フローリーは一歩進んで、大胆にも、古代のヴェーダをかかげた人々はメソポタミアまで進出していたと推測する。紀元前1500年頃、ヒッタイトとミタンニのあいだで結ばれた条約の記された石碑が半世紀前、中東で発見された。碑文にはミトラ、ヴァルナ、インドラといったインドの神々の名前が含まれていた。かつての学者たちはそれを「アーリア人侵入説」の証拠のひとつと見たわけだが、フローリーはむしろサラスヴァティー文明の勢力が中東にまで及んでいたことを示す証拠とみなしている。また現在のバーレーンからも古代インドとのつながりを示す遺構が発見されている。フローリーに言わせればサラスヴァティー文明の人々は優れた海洋民族であり、植民化したバーレーンを拠点として活発に交易を行っていた。

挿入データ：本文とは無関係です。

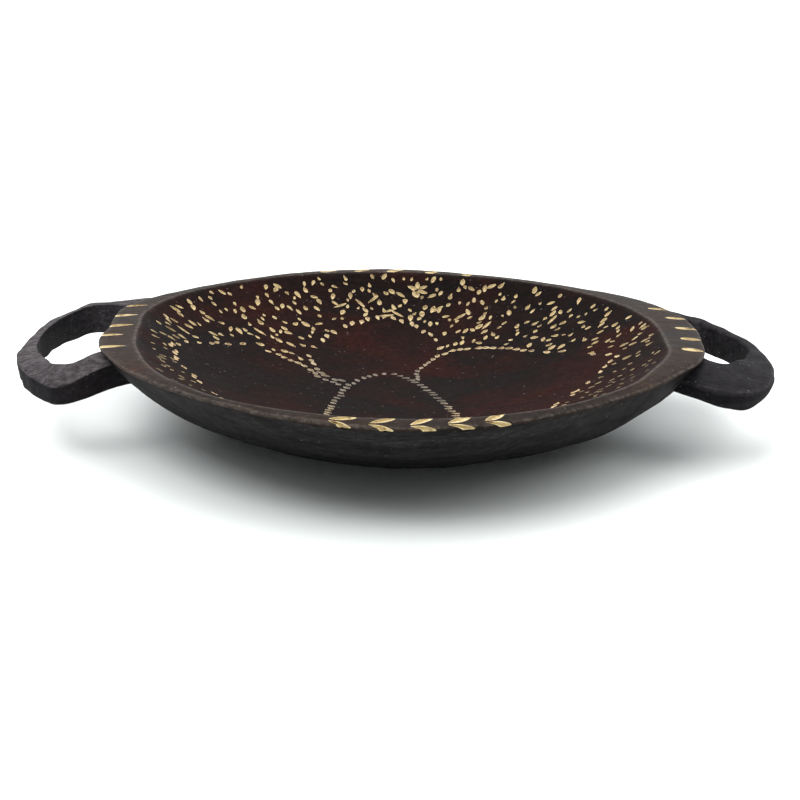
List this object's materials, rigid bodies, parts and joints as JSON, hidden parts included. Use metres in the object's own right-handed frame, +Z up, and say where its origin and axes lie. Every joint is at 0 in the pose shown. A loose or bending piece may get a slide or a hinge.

サラスヴァティー文明の人々はエジプト人のようにピラミッドを建設することはなかったが、いわば「精神のピラミッド」とでもいえる巨大な精神文明を築いたとフローリーは主張する。数千年にわたって築き上げられてきた精神のピラミッドがあるからこそ、いまもわれわれの知るスピリチュアルなインドがあるのだ。「サラスヴァティー文明」は高度なテクノロジーの文明というより、高度な古代の精神文明なのである。
フローリーがこの著書で述べていないことをひとつ補足したい。最近、染色体(Y染色体とミトコンドリア染色体)を分析するという科学的な方法でアーリア人侵入説が補強されている。
分析からコーカソイド人種がやってきて、土着の女性と婚姻を結ぶケースが非常に多かったことがうかがえる。科学的分析によって侵入説が証明されたかのようである。しかし落ち着いて考えれば当然のことだが、それがいつごろ起きたのか、染色体分析はなにも物語らない。またヨーロッパ人(どこの国?)だけでなく、イラン人やアフガン人(パシュトゥン人)、パキスタン北部の人々(たとえばダルド人)も調べるべきだが、それをせず大学の研究チームは満足している。アーリア人侵入説に反するデータが出てくるのを恐れているのだろうか。アーリア人侵入説が潰えて、フローリーらの説が有力となった場合、古代史(インドだけでなく、世界の古代史)を全面的に書き換えなければならなくなるだろう。
私が知るかぎり、日本ではサラスヴァティー文明はほとんど知られていない。とはいえじつはポピュラーなグラハム・ハンコック著『神々の世界』(大地舜訳 小学館)がかなりのページをさき、紹介していた。ハンコックはサラスヴァティー文明説の概要について述べたあと、グレゴリー・ポッセールの『インダス時代』から「アーリア人侵入説の死亡記事」を引用する。
結局のところ今日では、インド=ヨーロッパ語を話し、アーリア的つまりインド=ヨーロッパ的な文化のまとまった、あるいははっきりした特徴を持っていたアーリア人という民族が、かつて一度でも存在したと信ずべき理由はない。
ハンコックはじつに的確にこの問題をとらえているのだが、同著の当該章が「インドのアトランティス」となっていて、眉唾的なイメージ(ムーとかアトランティスにアカデミックなイメージはないだろう)を読者に与えてしまったきらいがないともいえない。ハンコックが執心しているインド西部マハーバリブラムの海底遺跡は、これも歴史を塗り替える大変な発見の可能性があるが、それ以上にサラスヴァティー文明説は「目からウロコが落ちた」と思わせるような画期的な新説なのである。